El artículo iba sobre el movimiento de los “Chalecos amarillos”, que es un grupo de manifestantes que andan prendiendo fuego a restaurantes y boutiques, y que hacen pintas en los monumentos históricos.
La persona que compartió el artículo puso un comentario: “¿Por qué nadie puede ser feliz?”.
Y bueno… yo pensé que los parisinos, que esos parisinos que se manifiestan no están felices porque los impuestos se los comen. Acá en México estamos igual, pero la banda es más abúlica y no sale a incendiar Masaryk. Acá somos anárquicos de escritorio, sobre todo.
Lo que la persona que compartió el artículo quiso decir es que algo anda muy mal en el mundo, sin embargo, el mundo casi siempre ha ido mal precisamente por lo que esta persona dice: por la falta de capacidad para ser felices pese a todo.
Esa es la razón por la que meto a la señora Huidobro en este texto. Esa señora, aunque muy Huidobro y la mano del muerto, no es feliz. No es feliz con su huidobrez ni con su Prozac ni con su idea de ser la dueña del edificio, y anda por la vida tildando de putas a las vecinas que no salen a trabajar porque simplemente tienen la buena suerte de trabajar desde casa.

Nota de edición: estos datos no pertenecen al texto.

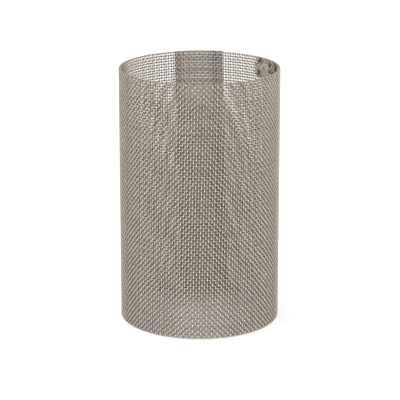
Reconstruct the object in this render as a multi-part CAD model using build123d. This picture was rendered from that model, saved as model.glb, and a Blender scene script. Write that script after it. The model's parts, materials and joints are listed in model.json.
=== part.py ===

Lo que ignora la señora Huidobro y los demás vecinos que murmuran a mi espaldas, es que trabajar en casa también es una lata y a veces envidio al burócrata o al godín que cumple con un horario y sanseacabó.
Total que uno siempre va a estar inconforme con lo que tiene, lo que produce un estado de infelicidad constante.
¡Pobre gente de París!, dice una canción de Ray Conniff.
Yo digo: no sólo la de París.
Pobre gente.
Pobre gente que, sin ser pobre, es tan infeliz.